## Start MATERIAL FOR THIS EXERCISE
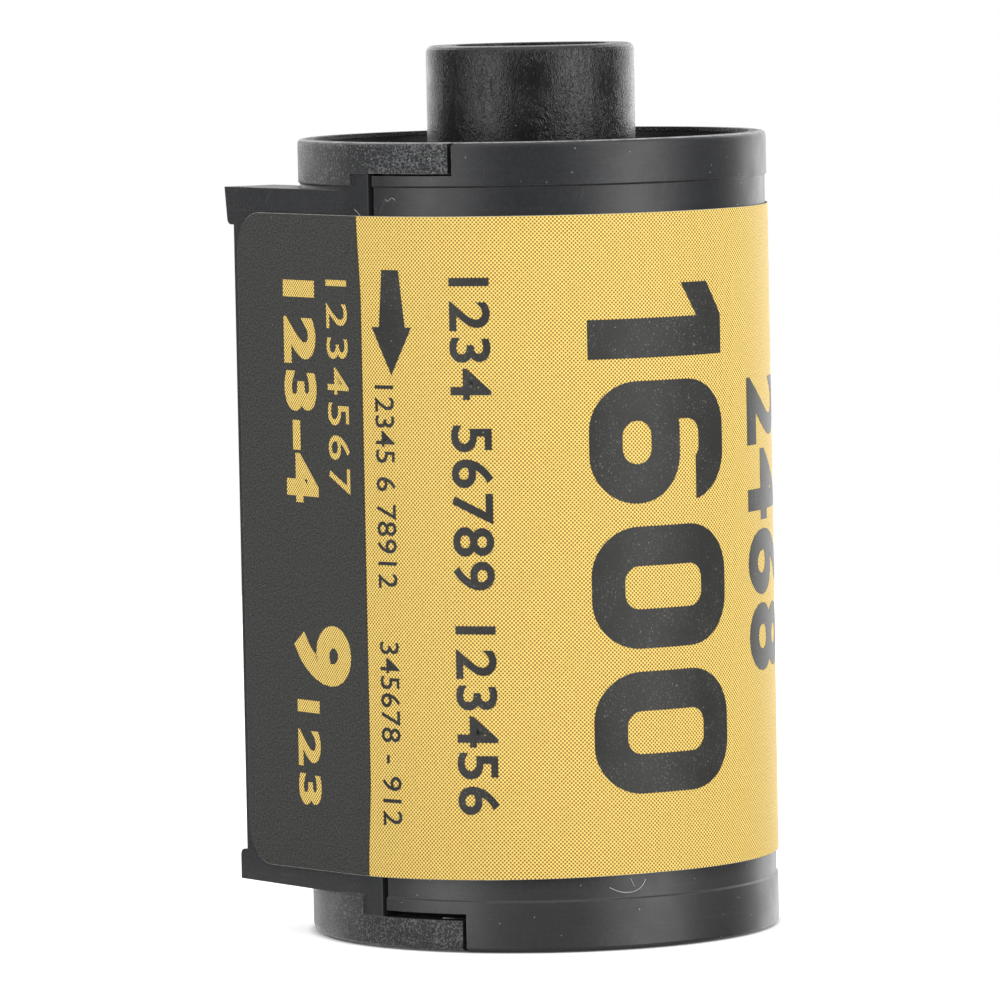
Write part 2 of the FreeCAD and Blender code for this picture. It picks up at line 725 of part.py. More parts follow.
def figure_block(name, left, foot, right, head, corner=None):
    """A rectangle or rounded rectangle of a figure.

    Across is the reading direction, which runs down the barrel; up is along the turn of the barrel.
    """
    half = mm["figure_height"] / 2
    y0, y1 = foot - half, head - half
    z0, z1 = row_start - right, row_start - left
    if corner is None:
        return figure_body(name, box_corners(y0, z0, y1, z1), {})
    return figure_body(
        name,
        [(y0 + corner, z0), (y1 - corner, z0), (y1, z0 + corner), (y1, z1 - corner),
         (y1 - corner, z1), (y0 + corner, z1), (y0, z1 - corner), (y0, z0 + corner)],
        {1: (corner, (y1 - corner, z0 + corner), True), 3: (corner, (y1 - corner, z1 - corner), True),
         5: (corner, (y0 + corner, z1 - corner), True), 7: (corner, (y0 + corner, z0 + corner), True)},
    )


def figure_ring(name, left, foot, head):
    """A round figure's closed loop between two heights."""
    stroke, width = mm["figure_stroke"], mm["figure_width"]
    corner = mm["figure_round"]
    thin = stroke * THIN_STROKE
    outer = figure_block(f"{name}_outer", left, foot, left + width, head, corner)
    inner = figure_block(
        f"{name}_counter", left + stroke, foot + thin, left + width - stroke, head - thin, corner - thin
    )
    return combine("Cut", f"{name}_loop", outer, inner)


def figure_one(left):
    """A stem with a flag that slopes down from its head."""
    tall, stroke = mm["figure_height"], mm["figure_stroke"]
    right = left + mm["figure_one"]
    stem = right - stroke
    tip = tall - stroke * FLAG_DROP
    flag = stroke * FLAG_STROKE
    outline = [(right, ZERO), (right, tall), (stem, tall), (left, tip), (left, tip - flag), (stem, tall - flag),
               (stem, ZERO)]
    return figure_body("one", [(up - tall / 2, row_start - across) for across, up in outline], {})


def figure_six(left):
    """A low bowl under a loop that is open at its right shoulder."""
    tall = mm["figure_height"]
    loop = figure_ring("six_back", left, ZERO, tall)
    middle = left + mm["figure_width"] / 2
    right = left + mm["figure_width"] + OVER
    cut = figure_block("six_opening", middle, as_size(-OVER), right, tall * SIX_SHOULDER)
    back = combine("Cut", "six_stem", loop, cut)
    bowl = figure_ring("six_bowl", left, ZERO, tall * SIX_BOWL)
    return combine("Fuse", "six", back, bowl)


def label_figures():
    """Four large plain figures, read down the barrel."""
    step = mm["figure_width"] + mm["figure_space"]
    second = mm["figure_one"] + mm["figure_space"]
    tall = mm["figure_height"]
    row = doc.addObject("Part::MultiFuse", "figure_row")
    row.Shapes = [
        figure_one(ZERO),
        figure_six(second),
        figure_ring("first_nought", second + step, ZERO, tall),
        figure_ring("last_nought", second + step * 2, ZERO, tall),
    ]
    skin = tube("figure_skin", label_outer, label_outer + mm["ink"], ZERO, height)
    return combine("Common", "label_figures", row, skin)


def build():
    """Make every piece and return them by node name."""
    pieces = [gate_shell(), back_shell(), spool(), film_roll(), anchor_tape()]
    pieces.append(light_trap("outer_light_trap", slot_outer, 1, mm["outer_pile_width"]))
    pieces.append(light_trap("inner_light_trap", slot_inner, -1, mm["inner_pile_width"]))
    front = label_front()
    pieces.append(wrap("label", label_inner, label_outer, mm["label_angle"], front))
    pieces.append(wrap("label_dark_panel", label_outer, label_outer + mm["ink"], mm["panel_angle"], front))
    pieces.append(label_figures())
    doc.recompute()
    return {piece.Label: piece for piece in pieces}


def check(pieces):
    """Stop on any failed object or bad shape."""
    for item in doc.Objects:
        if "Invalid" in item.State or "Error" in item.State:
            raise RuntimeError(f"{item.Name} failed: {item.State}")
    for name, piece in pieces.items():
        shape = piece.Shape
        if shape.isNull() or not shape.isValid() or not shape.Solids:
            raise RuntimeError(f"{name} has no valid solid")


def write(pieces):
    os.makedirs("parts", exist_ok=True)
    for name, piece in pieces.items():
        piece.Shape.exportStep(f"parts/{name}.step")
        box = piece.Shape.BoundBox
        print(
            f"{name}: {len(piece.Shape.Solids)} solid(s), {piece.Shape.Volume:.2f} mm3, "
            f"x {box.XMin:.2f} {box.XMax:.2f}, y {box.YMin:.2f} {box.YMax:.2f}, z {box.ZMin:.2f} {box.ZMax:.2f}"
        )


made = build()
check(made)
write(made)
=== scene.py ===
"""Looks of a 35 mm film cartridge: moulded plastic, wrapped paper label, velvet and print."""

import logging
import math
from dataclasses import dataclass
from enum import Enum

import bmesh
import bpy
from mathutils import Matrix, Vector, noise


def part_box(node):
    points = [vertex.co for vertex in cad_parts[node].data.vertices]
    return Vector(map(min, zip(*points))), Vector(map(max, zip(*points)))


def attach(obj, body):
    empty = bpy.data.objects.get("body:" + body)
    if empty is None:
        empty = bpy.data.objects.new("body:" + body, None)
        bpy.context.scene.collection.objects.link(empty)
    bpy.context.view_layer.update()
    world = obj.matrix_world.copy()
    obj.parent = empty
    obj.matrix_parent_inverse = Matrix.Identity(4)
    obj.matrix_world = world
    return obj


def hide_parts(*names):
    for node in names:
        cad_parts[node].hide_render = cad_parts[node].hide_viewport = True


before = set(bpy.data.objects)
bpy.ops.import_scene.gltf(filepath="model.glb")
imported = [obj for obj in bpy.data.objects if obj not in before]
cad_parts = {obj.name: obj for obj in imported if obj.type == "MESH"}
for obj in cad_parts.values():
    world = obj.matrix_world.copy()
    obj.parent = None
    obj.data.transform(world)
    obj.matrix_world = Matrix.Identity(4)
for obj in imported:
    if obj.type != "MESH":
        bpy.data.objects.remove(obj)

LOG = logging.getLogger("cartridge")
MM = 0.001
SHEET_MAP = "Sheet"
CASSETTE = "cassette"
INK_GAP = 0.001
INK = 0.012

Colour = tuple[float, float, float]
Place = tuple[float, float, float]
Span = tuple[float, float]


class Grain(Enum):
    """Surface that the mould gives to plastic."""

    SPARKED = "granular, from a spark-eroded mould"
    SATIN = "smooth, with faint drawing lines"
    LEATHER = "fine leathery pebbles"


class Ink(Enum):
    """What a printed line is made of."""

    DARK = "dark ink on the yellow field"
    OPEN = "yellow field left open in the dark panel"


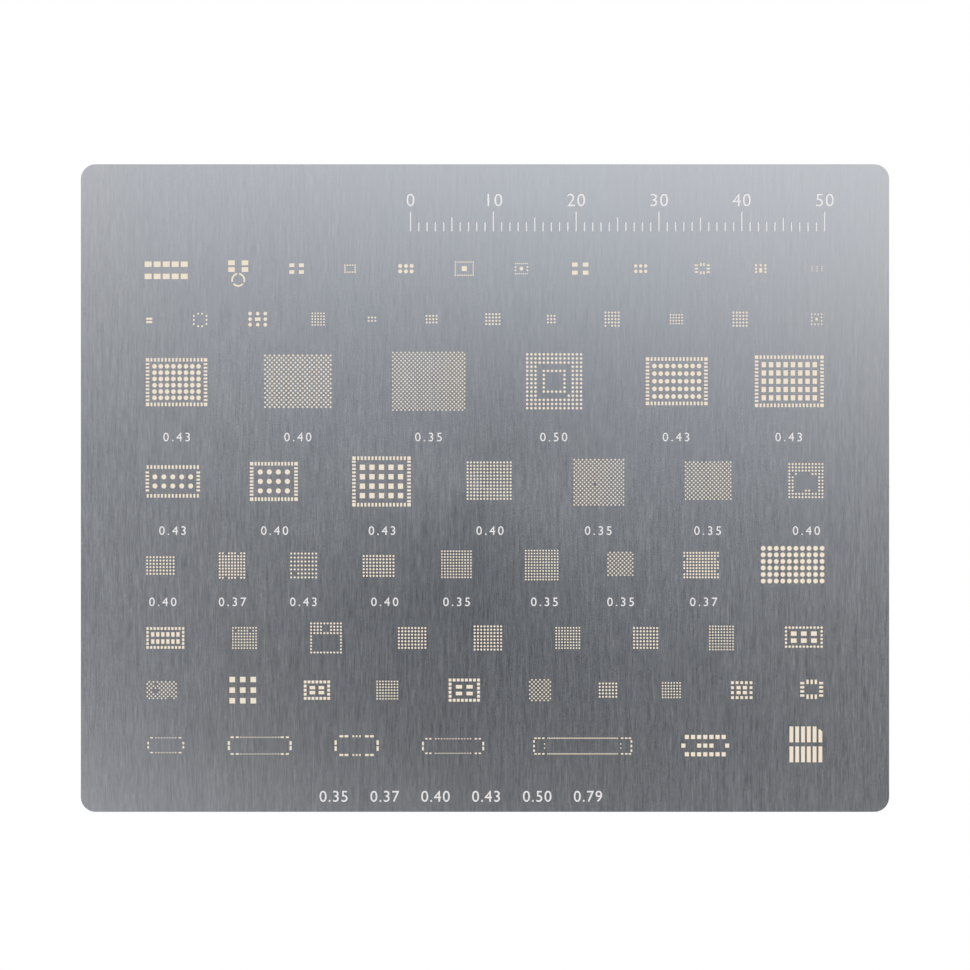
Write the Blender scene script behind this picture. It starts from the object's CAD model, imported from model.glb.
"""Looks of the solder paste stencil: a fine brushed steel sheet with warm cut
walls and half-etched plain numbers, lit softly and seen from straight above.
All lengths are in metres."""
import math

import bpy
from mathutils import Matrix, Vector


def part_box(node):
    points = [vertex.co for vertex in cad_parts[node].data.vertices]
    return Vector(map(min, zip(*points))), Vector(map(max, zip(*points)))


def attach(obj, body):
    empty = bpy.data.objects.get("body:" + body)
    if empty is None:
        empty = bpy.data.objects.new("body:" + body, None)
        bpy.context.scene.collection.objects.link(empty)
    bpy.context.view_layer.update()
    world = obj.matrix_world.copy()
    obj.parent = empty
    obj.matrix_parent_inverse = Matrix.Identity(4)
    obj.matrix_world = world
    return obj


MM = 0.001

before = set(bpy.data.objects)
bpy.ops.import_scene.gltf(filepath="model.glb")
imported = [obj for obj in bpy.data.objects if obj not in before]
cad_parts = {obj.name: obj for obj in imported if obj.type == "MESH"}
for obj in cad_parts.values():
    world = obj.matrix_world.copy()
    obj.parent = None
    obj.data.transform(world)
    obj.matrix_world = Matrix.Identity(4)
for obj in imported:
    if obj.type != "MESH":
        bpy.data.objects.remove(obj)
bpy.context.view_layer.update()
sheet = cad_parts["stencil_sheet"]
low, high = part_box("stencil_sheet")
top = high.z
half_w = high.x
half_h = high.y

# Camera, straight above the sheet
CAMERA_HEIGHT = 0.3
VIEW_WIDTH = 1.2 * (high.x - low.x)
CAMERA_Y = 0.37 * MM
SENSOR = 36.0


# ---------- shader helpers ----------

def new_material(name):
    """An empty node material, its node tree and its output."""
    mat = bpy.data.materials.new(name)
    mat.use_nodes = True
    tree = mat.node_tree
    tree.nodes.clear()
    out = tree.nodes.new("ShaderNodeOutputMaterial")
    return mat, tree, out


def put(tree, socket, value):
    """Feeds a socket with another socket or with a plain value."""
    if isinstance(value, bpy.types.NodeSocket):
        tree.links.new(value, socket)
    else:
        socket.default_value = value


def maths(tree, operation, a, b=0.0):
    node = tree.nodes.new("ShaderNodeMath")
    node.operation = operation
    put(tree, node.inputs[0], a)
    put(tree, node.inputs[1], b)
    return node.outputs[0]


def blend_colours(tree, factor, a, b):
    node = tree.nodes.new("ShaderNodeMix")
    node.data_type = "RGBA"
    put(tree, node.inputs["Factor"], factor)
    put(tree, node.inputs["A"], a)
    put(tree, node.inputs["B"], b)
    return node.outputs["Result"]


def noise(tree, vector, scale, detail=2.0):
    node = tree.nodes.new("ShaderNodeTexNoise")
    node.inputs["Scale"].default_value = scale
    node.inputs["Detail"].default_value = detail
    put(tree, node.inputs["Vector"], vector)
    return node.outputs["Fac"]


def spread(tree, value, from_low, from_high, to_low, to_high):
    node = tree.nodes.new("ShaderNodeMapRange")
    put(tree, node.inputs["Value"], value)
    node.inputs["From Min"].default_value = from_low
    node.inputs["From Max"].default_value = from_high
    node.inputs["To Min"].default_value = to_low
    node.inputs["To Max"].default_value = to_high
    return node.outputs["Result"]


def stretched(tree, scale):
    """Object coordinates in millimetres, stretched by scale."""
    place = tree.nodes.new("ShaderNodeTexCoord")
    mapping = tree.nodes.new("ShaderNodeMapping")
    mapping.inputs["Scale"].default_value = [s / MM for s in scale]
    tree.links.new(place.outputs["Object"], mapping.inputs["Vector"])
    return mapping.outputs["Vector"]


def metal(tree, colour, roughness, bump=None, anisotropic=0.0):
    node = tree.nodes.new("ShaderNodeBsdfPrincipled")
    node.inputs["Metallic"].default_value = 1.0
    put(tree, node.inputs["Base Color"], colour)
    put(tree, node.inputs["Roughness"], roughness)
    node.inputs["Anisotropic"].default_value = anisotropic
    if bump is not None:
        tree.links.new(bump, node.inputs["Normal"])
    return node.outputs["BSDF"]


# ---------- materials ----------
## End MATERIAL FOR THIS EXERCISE
## WHAT YOU WILL DO:
Please copy, word for word, every line from the first line of the records through the line containing "of a figure.", with both of those lines included and nothing else.

## PROBLEM SOLUTION:
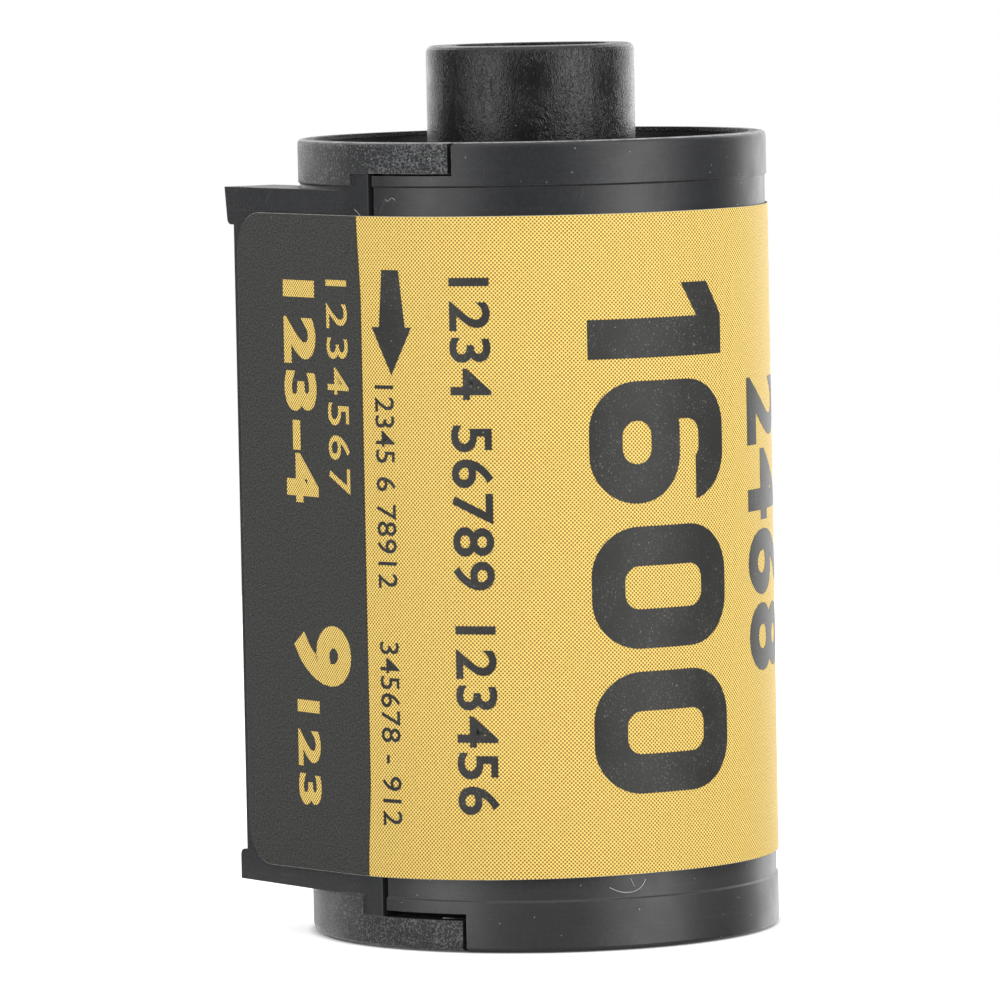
Write part 2 of the FreeCAD and Blender code for this picture. It picks up at line 725 of part.py. More parts follow.
def figure_block(name, left, foot, right, head, corner=None):
    """A rectangle or rounded rectangle of a figure.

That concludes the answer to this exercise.